A run of records:
▼▼▼

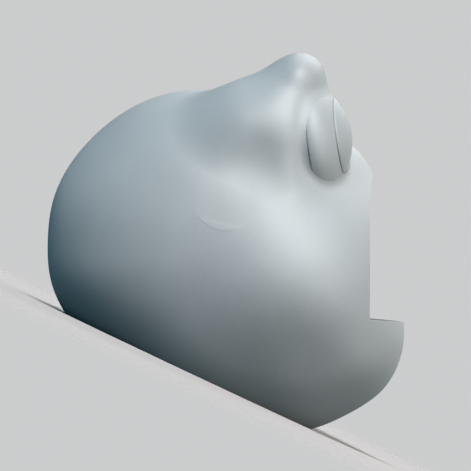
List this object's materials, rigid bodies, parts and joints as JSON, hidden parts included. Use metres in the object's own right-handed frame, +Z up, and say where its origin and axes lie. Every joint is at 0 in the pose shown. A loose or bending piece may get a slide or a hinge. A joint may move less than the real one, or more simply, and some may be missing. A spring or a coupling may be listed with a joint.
{
  "type": "frog mask",
  "caption": "Rigid wearable frog-head mask: hollow shell with domed eyes under raised brows and an open mouth for the wearer's face.",
  "frame": {"origin": "on the floor under the middle of the object's bounding box, in the plane of the neck rim", "axes": "-Y is the way the frog's mouth faces, tipped up because the mask rests on its neck rim, +Z up, +X the wearer's left; the mask is mirrored about X = 0"},
  "size_m": [0.2442, 0.3072, 0.2699],
  "materials": {
    "shell": "smooth satin-matt, pale cool grey",
    "eyeball": "smooth satin, pale cool grey",
    "iris": "smooth satin, pale cool grey"
  },
  "bodies": {
    "root": {"mask_shell": "shell", "eyeball_right": "eyeball", "eyeball_left": "eyeball", "iris_right": "iris", "iris_left": "iris"}
  },
  "joints": []
}
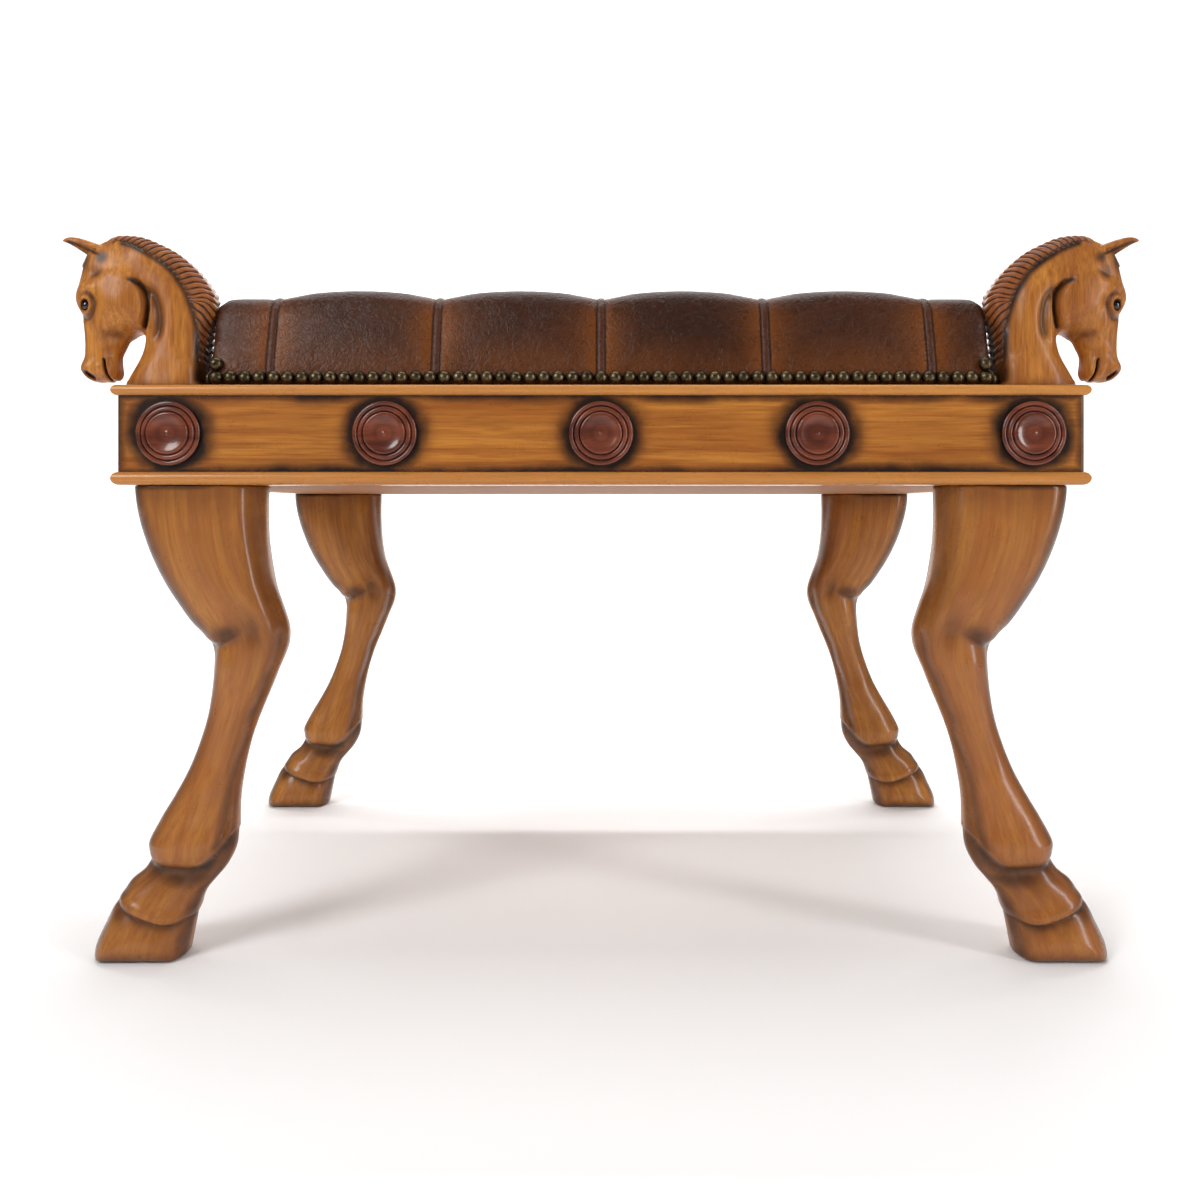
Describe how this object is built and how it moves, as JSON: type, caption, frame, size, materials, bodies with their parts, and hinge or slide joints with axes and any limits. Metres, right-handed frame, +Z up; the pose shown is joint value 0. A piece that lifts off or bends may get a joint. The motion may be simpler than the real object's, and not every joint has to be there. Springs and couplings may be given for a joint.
{
  "type": "upholstered bench",
  "caption": "Leather-topped bench on carved horse legs, with a carved horse head on each corner of its apron frame.",
  "frame": {"origin": "on the floor under the middle of the bench", "axes": "+X along the bench, +Y across it to the back, +Z up"},
  "size_m": [0.8198, 0.5192, 0.5547],
  "materials": {
    "lacquered_wood": "honey-brown lacquer with dark glaze in the recesses, semi-gloss",
    "plain_wood": "unfinished",
    "mahogany": "dark red-brown lacquer, gloss",
    "leather": "dark brown grained hide, semi-gloss",
    "nail_bronze": "antiqued, dark bronze",
    "steel": "zinc plated",
    "eye_glass": "dark polished glass",
    "foam": "upholstery foam"
  },
  "bodies": {
    "root": {"apron_front": "lacquered_wood", "apron_back": "lacquered_wood", "apron_left": "lacquered_wood", "apron_right": "lacquered_wood", "mitre_splines": "plain_wood", "top_moulding_front": "lacquered_wood", "top_moulding_back": "lacquered_wood", "top_moulding_left": "lacquered_wood", "top_moulding_right": "lacquered_wood", "bottom_moulding_front": "lacquered_wood", "bottom_moulding_back": "lacquered_wood", "bottom_moulding_left": "lacquered_wood", "bottom_moulding_right": "lacquered_wood", "deck_board": "plain_wood", "deck_screws": "steel", "bottom_panel": "lacquered_wood", "panel_screws": "steel", "cross_rail_left": "plain_wood", "cross_rail_middle": "plain_wood", "cross_rail_right": "plain_wood", "corner_block_front_left": "plain_wood", "corner_block_front_right": "plain_wood", "corner_block_back_left": "plain_wood", "corner_block_back_right": "plain_wood", "leg_front_left": "lacquered_wood", "leg_front_right": "lacquered_wood", "leg_back_left": "lacquered_wood", "leg_back_right": "lacquered_wood", "leg_bolts": "steel", "leg_washers": "steel", "horse_head_front_left": "lacquered_wood", "horse_head_front_right": "lacquered_wood", "horse_head_back_left": "lacquered_wood", "horse_head_back_right": "lacquered_wood", "glass_eyes": "eye_glass", "head_dowels": "plain_wood", "head_screws": "steel", "roundels_front": "mahogany", "roundels_back": "mahogany", "roundels_left": "mahogany", "roundels_right": "mahogany", "roundel_dowels": "plain_wood", "seat_board": "plain_wood", "seat_screws": "steel", "seat_foam": "foam", "seat_cover": "leather", "seat_welts": "leather", "nails_front": "nail_bronze", "nails_back": "nail_bronze", "nails_left": "nail_bronze", "nails_right": "nail_bronze"}
  },
  "joints": []
}
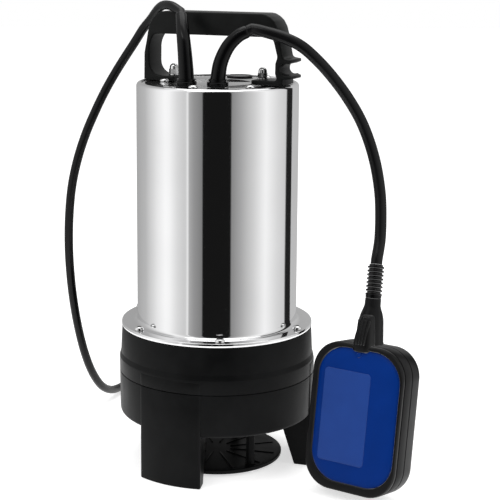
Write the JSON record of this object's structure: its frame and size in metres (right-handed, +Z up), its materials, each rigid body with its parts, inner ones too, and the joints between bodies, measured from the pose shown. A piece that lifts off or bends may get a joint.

▲▲▲

_Work required:_
Word for word, write out all of the data above.

_Result for this task:_
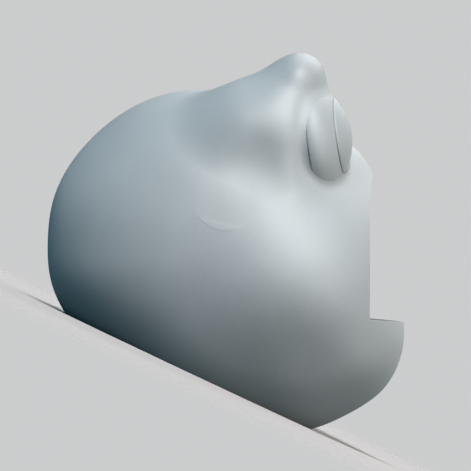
List this object's materials, rigid bodies, parts and joints as JSON, hidden parts included. Use metres in the object's own right-handed frame, +Z up, and say where its origin and axes lie. Every joint is at 0 in the pose shown. A loose or bending piece may get a slide or a hinge. A joint may move less than the real one, or more simply, and some may be missing. A spring or a coupling may be listed with a joint.
{
  "type": "frog mask",
  "caption": "Rigid wearable frog-head mask: hollow shell with domed eyes under raised brows and an open mouth for the wearer's face.",
  "frame": {"origin": "on the floor under the middle of the object's bounding box, in the plane of the neck rim", "axes": "-Y is the way the frog's mouth faces, tipped up because the mask rests on its neck rim, +Z up, +X the wearer's left; the mask is mirrored about X = 0"},
  "size_m": [0.2442, 0.3072, 0.2699],
  "materials": {
    "shell": "smooth satin-matt, pale cool grey",
    "eyeball": "smooth satin, pale cool grey",
    "iris": "smooth satin, pale cool grey"
  },
  "bodies": {
    "root": {"mask_shell": "shell", "eyeball_right": "eyeball", "eyeball_left": "eyeball", "iris_right": "iris", "iris_left": "iris"}
  },
  "joints": []
}
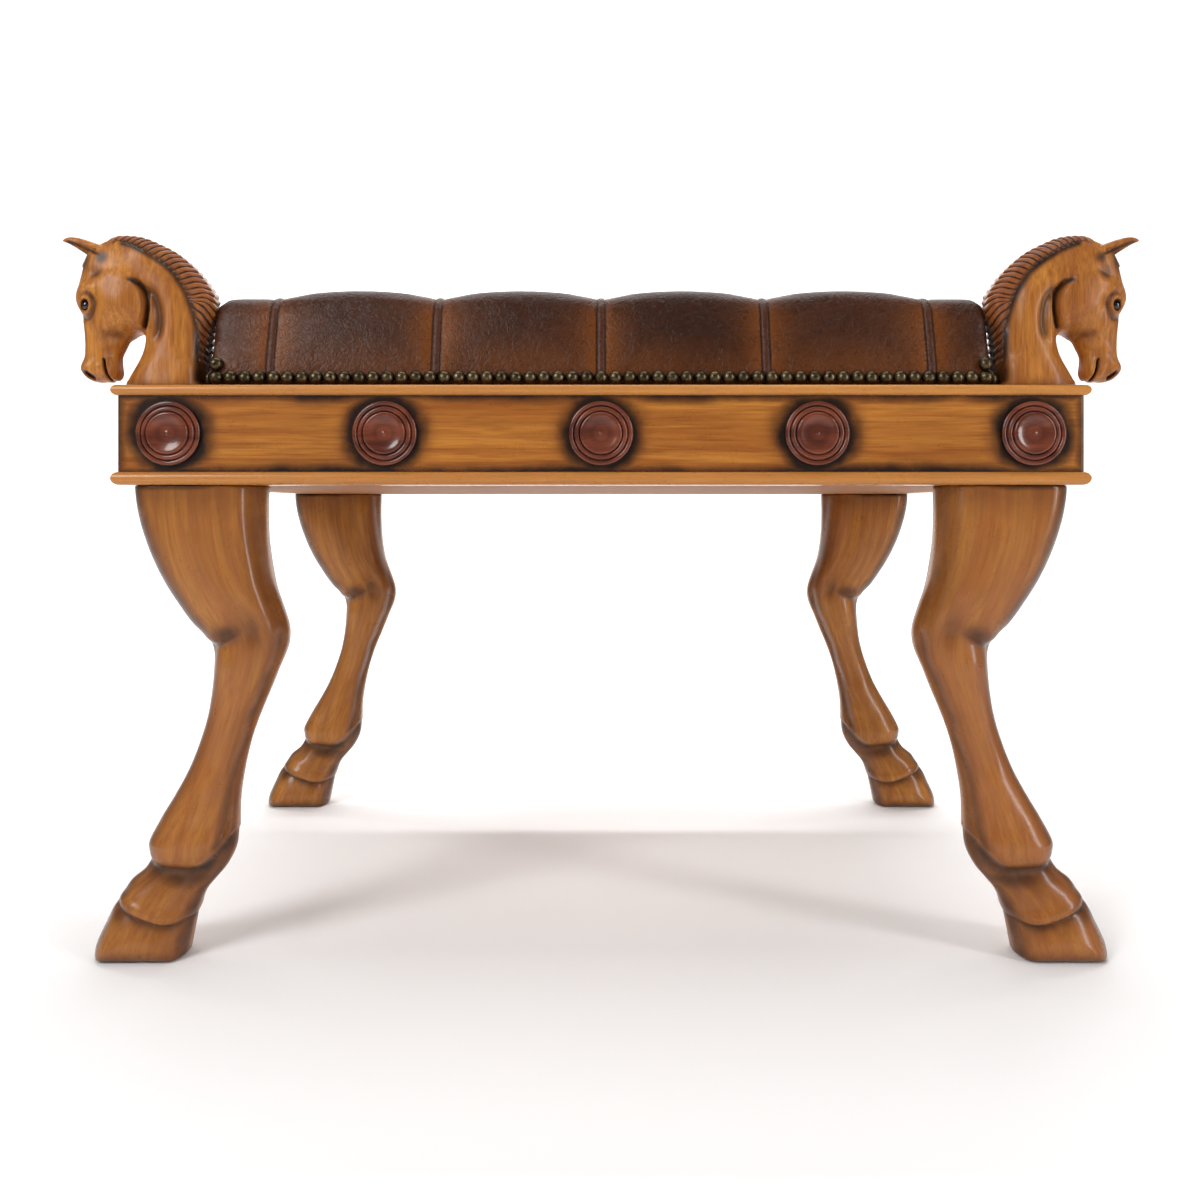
Describe how this object is built and how it moves, as JSON: type, caption, frame, size, materials, bodies with their parts, and hinge or slide joints with axes and any limits. Metres, right-handed frame, +Z up; the pose shown is joint value 0. A piece that lifts off or bends may get a joint. The motion may be simpler than the real object's, and not every joint has to be there. Springs and couplings may be given for a joint.
{
  "type": "upholstered bench",
  "caption": "Leather-topped bench on carved horse legs, with a carved horse head on each corner of its apron frame.",
  "frame": {"origin": "on the floor under the middle of the bench", "axes": "+X along the bench, +Y across it to the back, +Z up"},
  "size_m": [0.8198, 0.5192, 0.5547],
  "materials": {
    "lacquered_wood": "honey-brown lacquer with dark glaze in the recesses, semi-gloss",
    "plain_wood": "unfinished",
    "mahogany": "dark red-brown lacquer, gloss",
    "leather": "dark brown grained hide, semi-gloss",
    "nail_bronze": "antiqued, dark bronze",
    "steel": "zinc plated",
    "eye_glass": "dark polished glass",
    "foam": "upholstery foam"
  },
  "bodies": {
    "root": {"apron_front": "lacquered_wood", "apron_back": "lacquered_wood", "apron_left": "lacquered_wood", "apron_right": "lacquered_wood", "mitre_splines": "plain_wood", "top_moulding_front": "lacquered_wood", "top_moulding_back": "lacquered_wood", "top_moulding_left": "lacquered_wood", "top_moulding_right": "lacquered_wood", "bottom_moulding_front": "lacquered_wood", "bottom_moulding_back": "lacquered_wood", "bottom_moulding_left": "lacquered_wood", "bottom_moulding_right": "lacquered_wood", "deck_board": "plain_wood", "deck_screws": "steel", "bottom_panel": "lacquered_wood", "panel_screws": "steel", "cross_rail_left": "plain_wood", "cross_rail_middle": "plain_wood", "cross_rail_right": "plain_wood", "corner_block_front_left": "plain_wood", "corner_block_front_right": "plain_wood", "corner_block_back_left": "plain_wood", "corner_block_back_right": "plain_wood", "leg_front_left": "lacquered_wood", "leg_front_right": "lacquered_wood", "leg_back_left": "lacquered_wood", "leg_back_right": "lacquered_wood", "leg_bolts": "steel", "leg_washers": "steel", "horse_head_front_left": "lacquered_wood", "horse_head_front_right": "lacquered_wood", "horse_head_back_left": "lacquered_wood", "horse_head_back_right": "lacquered_wood", "glass_eyes": "eye_glass", "head_dowels": "plain_wood", "head_screws": "steel", "roundels_front": "mahogany", "roundels_back": "mahogany", "roundels_left": "mahogany", "roundels_right": "mahogany", "roundel_dowels": "plain_wood", "seat_board": "plain_wood", "seat_screws": "steel", "seat_foam": "foam", "seat_cover": "leather", "seat_welts": "leather", "nails_front": "nail_bronze", "nails_back": "nail_bronze", "nails_left": "nail_bronze", "nails_right": "nail_bronze"}
  },
  "joints": []
}
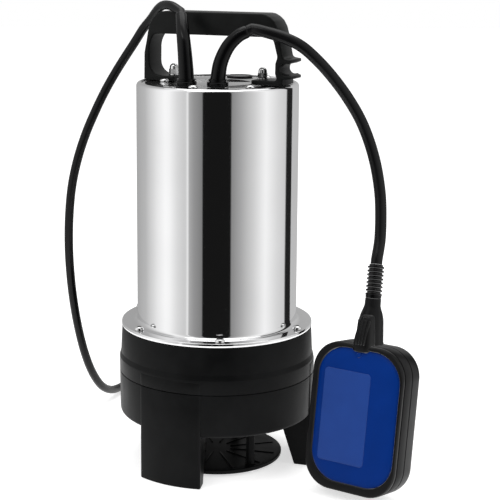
Write the JSON record of this object's structure: its frame and size in metres (right-handed, +Z up), its materials, each rigid body with its parts, inner ones too, and the joints between bodies, measured from the pose shown. A piece that lifts off or bends may get a joint.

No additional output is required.